## START Data to use

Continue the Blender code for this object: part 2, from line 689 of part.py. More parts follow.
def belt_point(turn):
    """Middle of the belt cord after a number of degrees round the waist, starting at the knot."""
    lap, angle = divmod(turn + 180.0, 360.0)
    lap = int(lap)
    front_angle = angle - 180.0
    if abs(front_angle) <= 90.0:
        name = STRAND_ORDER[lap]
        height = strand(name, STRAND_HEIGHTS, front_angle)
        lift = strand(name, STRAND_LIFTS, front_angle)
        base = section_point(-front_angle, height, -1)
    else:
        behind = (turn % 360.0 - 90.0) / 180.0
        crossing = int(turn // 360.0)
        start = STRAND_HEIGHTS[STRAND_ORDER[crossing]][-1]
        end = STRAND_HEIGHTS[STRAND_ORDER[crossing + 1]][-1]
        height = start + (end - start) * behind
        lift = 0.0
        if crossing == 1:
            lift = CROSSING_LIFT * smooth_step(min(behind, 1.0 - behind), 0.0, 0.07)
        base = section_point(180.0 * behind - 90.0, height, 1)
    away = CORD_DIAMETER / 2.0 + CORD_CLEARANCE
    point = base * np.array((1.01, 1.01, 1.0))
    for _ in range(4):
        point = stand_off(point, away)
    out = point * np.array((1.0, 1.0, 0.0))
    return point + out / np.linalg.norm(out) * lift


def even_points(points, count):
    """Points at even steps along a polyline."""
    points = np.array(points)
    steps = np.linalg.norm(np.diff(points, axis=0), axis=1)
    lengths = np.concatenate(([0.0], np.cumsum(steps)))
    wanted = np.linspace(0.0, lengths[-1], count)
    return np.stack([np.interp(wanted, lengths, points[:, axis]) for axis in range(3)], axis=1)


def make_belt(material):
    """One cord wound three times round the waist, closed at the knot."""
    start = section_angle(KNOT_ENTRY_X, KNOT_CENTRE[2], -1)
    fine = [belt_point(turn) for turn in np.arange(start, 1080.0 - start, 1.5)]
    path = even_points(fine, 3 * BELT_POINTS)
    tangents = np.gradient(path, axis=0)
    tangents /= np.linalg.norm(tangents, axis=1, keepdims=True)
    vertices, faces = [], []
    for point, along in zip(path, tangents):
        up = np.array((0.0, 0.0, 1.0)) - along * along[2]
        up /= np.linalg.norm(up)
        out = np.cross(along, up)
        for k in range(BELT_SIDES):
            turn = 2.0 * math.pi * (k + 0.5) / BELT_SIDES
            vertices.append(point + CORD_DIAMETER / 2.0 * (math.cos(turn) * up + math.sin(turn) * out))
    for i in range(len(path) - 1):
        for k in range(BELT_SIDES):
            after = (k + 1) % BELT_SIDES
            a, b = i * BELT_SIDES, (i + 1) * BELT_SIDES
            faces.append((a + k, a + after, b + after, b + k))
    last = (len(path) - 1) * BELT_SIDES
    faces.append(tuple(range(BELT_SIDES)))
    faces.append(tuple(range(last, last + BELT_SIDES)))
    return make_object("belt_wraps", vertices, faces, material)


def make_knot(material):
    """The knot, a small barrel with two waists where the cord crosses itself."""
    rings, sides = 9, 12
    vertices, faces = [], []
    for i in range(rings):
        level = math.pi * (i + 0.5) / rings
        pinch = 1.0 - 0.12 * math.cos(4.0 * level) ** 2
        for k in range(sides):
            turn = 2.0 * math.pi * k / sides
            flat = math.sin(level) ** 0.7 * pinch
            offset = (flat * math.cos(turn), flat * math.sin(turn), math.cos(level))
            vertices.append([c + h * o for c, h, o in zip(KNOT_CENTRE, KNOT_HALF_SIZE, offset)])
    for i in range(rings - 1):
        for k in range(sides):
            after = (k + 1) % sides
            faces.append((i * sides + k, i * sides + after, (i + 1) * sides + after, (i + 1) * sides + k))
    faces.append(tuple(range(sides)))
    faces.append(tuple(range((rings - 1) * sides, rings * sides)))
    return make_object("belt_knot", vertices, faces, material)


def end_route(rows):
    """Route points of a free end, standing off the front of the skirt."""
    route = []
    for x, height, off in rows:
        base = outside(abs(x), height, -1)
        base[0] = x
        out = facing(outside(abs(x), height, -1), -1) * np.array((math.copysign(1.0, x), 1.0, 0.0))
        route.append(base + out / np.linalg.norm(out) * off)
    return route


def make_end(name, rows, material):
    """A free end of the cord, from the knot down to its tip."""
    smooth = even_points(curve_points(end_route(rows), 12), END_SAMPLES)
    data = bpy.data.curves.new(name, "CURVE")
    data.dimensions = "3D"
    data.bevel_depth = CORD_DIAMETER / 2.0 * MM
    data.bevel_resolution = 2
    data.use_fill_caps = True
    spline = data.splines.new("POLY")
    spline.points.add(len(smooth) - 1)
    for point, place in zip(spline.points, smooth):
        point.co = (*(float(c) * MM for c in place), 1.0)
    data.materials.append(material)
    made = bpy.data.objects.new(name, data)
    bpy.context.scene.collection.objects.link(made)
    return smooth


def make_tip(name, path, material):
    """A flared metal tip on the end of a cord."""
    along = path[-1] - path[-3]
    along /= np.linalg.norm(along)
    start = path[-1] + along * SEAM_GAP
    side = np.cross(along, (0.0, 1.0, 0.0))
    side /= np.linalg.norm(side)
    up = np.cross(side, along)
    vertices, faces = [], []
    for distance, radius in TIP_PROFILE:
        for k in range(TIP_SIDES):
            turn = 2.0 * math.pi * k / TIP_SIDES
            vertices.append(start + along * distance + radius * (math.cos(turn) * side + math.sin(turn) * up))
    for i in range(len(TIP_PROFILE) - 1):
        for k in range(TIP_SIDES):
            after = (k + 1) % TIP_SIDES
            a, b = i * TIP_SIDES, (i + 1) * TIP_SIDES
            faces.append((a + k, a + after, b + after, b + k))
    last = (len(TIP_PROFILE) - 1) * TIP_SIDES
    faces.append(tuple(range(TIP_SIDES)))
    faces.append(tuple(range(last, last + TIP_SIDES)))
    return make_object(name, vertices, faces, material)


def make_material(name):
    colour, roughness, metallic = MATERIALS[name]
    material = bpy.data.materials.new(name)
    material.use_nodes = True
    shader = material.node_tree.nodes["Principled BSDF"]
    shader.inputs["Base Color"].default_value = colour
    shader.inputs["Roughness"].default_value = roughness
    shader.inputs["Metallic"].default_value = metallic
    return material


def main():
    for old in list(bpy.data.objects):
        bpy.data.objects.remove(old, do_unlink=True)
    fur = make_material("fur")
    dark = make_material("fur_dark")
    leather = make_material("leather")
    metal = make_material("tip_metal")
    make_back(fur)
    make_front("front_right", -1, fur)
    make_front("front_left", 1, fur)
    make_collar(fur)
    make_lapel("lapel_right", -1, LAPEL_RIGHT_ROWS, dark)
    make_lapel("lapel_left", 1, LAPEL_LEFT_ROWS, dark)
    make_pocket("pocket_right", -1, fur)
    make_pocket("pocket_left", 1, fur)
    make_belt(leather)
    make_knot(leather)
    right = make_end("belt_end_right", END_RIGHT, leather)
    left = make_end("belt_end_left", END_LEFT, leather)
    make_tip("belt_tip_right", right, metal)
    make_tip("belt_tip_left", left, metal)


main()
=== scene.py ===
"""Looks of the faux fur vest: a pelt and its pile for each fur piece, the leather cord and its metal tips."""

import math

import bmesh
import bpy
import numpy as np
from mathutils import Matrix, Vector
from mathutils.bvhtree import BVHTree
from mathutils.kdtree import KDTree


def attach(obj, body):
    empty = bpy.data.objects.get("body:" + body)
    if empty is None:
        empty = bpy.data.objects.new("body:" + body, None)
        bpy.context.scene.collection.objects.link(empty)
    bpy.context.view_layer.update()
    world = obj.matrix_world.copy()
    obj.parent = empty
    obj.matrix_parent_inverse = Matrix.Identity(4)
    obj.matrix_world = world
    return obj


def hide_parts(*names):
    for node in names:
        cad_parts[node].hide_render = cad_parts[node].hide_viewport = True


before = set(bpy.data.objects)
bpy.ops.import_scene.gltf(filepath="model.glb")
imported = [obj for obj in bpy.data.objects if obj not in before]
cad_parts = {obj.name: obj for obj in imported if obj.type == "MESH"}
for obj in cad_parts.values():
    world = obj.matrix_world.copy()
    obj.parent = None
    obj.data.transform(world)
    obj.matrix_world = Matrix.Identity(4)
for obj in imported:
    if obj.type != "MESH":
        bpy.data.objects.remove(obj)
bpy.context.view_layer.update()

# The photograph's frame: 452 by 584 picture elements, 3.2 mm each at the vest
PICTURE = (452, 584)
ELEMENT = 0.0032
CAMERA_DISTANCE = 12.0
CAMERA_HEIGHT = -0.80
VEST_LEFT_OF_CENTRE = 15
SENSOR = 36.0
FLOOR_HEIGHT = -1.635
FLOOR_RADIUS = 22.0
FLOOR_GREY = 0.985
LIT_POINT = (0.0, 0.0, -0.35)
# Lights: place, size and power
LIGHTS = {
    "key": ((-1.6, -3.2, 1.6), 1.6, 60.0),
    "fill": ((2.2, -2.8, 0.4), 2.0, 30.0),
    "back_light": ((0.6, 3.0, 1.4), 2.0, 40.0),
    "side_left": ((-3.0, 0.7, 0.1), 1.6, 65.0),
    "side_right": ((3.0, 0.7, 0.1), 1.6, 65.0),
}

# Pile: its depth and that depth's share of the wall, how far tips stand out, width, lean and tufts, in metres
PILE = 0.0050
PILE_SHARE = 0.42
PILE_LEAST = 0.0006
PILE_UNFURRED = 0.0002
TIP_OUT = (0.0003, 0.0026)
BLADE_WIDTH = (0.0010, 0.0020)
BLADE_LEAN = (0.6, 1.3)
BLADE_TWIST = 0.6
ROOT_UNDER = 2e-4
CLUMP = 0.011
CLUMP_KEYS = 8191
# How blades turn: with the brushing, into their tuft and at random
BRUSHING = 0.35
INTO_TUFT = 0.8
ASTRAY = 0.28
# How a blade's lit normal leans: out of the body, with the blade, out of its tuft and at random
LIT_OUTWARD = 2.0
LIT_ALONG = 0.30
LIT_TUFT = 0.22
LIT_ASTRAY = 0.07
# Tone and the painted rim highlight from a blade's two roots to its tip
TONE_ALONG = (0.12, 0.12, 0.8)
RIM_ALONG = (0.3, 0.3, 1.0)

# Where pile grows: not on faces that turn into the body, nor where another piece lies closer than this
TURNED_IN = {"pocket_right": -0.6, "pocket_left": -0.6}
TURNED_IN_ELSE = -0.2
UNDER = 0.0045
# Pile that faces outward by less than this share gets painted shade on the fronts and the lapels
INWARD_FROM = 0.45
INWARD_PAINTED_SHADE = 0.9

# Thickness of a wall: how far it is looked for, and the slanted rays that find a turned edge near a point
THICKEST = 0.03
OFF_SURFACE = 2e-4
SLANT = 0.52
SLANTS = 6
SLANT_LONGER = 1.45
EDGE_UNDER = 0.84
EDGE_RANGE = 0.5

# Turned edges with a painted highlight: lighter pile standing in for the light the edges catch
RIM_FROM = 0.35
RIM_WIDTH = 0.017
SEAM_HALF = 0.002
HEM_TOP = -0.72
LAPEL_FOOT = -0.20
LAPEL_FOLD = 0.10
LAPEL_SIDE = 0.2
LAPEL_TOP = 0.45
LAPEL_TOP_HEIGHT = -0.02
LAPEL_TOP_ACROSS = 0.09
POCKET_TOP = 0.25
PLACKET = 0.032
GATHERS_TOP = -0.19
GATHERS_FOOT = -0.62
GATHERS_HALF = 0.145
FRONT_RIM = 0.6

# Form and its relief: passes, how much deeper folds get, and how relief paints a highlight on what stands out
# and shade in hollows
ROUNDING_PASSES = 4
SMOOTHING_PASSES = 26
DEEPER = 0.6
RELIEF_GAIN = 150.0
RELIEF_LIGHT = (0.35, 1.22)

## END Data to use
## START Data to use

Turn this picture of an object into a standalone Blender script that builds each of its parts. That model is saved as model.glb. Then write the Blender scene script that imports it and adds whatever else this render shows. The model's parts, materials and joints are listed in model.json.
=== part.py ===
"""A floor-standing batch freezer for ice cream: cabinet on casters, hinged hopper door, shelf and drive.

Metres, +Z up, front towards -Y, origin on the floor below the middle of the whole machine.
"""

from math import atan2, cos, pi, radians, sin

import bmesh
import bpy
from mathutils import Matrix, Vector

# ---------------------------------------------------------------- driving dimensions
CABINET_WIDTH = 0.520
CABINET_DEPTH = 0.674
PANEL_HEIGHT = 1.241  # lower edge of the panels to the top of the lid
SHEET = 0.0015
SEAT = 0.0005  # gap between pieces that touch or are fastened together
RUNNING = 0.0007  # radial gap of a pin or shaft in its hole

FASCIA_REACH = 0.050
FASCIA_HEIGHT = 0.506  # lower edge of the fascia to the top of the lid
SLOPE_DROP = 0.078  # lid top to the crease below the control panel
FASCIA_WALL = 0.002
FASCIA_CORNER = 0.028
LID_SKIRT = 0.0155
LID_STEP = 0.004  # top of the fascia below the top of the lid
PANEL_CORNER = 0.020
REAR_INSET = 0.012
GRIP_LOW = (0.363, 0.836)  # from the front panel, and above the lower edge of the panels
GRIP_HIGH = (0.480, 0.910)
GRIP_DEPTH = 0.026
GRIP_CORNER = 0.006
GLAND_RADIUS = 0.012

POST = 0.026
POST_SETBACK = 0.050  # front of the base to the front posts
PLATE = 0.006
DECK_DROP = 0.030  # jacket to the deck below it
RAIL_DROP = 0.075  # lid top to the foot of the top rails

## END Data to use

• Task goal: Starting at the line that contains "make_knot(leather)" and stopping at the line that contains "obj.parent = None", transcribe the lines exactly; both boundary lines are to be included.

• Answer to the problem:
    make_knot(leather)
    right = make_end("belt_end_right", END_RIGHT, leather)
    left = make_end("belt_end_left", END_LEFT, leather)
    make_tip("belt_tip_right", right, metal)
    make_tip("belt_tip_left", left, metal)


main()
=== scene.py ===
"""Looks of the faux fur vest: a pelt and its pile for each fur piece, the leather cord and its metal tips."""

import math

import bmesh
import bpy
import numpy as np
from mathutils import Matrix, Vector
from mathutils.bvhtree import BVHTree
from mathutils.kdtree import KDTree


def attach(obj, body):
    empty = bpy.data.objects.get("body:" + body)
    if empty is None:
        empty = bpy.data.objects.new("body:" + body, None)
        bpy.context.scene.collection.objects.link(empty)
    bpy.context.view_layer.update()
    world = obj.matrix_world.copy()
    obj.parent = empty
    obj.matrix_parent_inverse = Matrix.Identity(4)
    obj.matrix_world = world
    return obj


def hide_parts(*names):
    for node in names:
        cad_parts[node].hide_render = cad_parts[node].hide_viewport = True


before = set(bpy.data.objects)
bpy.ops.import_scene.gltf(filepath="model.glb")
imported = [obj for obj in bpy.data.objects if obj not in before]
cad_parts = {obj.name: obj for obj in imported if obj.type == "MESH"}
for obj in cad_parts.values():
    world = obj.matrix_world.copy()
    obj.parent = None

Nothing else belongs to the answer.